From a pragmatic perspective, the core controversy often centers on how best to allocate scarce resources for language training, how to design credentialing systems that accurately reflect skill, and how to ensure that language policy aligns with economic efficiency without sacrificing social cohesion. Critics of language-centric policy sometimes argue that it overemphasizes linguistic capital at the expense of other forms of opportunity, such as broad-based entrepreneurship, access to capital, or healthcare. Proponents counter that language proficiency is a necessary condition for meaningful participation in the modern economy, and that well-structured language programs reduce long-run costs by boosting employment and productivity.
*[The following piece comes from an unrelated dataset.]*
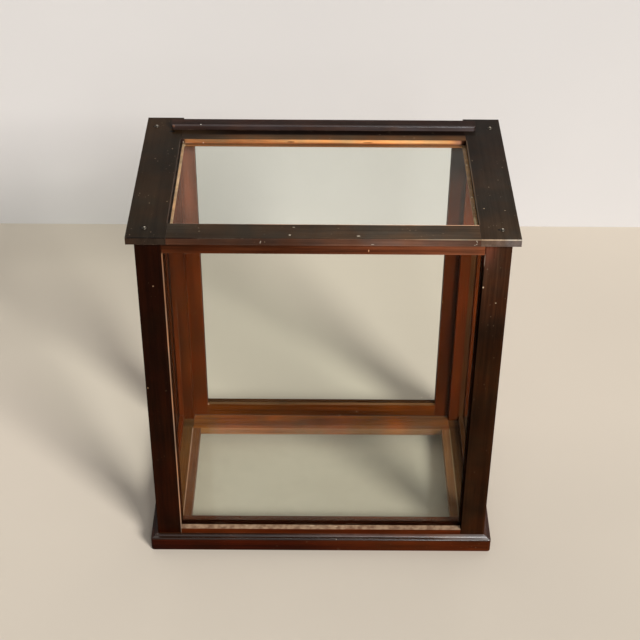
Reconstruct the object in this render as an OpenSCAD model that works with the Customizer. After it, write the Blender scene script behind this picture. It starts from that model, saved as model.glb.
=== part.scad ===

Woke critiques of language-focused economic policy tend to emphasize cultural diversity, minority rights, and the value of multilingualism as an intrinsic good. In this view, language pluralism is treated as a moral objective that should be protected regardless of measurable economic returns. Proponents of a more market-oriented approach respond by arguing that diverse language skills can flourish within a robust economic framework, and that the best route to preserving cultural diversity is broad access to language education that enables widespread participation in markets and civic life. They may also note that critics sometimes overlook the efficiency gains associated with rapid assimilation and the ability of families to choose the language environment that best serves their economic goals. See language policy and multilingualism for related discussions.